Their hiring rate has been remarkable. Less than 3 years ago (6/2017) they had 200 employees. Just over a year ago (3/2019), they had ~1000.




Wow that is ridiculous. There is absolutely no way to have those numbers without a major compromise in the quality of hires.


There are 7,500,000,000 people in the world. A lot more than 800 of them are good at their jobs.


800 hires a year means ~15 people starting every week. Every one of those 800 positions likely received hundreds of resumes, which needed to be sifted through. Then you need to have calls with each candidate, narrow down the pool further. Then all the onsite rounds. For an initial team of 200 that is an impossible task.


The "initial" 200 people don't hire the next 800, they hire the next 1.

Then the 201 people hire the next 1, and the 202 hire the next one, and so forth.

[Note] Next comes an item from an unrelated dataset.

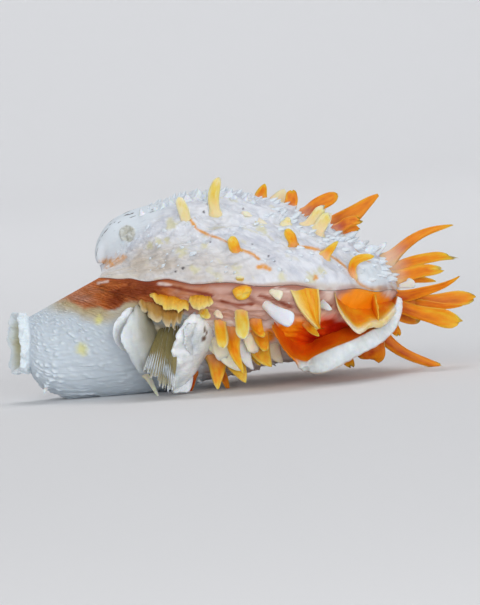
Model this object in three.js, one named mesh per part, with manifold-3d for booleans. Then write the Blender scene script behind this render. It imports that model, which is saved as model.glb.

To hire so many you have to hire a lot in parallel. Also, even once hired, probably the engineer shouldn't have "interview more engineers" as his first priority.


I don't think many people on this board comprehend that there exist professionals at most companies whose sole responsibility is to identify, recruit, and onboard new employees.

Or that most companies are willing to hire people who aren't perfect candidates because a fair amount of internal training is expected. Hiring only unicorn candidates who already have the perfect qualifications and don't need any training/onboarding is a peculiarly Silicon Valley phenomenon.


Note that the average or median “quality” of employees isn’t really that relevant if you just need more employees to do more total work.


Eh, mythical man-month and all that. As always, the answer is somewhere in the middle, but I'd be surprised if most companies didn't see effects from median employee quality dropping.


That myth concerns adding more engineers to a project that is already started. Of course that doesn’t mean that 100 engineers can’t do more projects than 10 engineers.


Of course, but AV parallelization is limited by the fact that you're all working on a single, tightly-interconnected system. The reality is somewhere in between "do more (fungible, separable) total work" and "dump engineers into a single project". Onboarding costs are substantial for a fast-growing AV company.


Do people have experience of that ever being a success? Because I would ball park it and say my team can still basically be productive at 33% growth per year - for every 1 new employee you need about 3 established employees. I've got to imagine that the vast majority of those new employees don't know what they're' meant to be doing, and let's face it, they've probably got 16 different people doing the exact same infrastructure job that 16 different teams thought was essential, hired for, and didn't trust anyone else to deliver.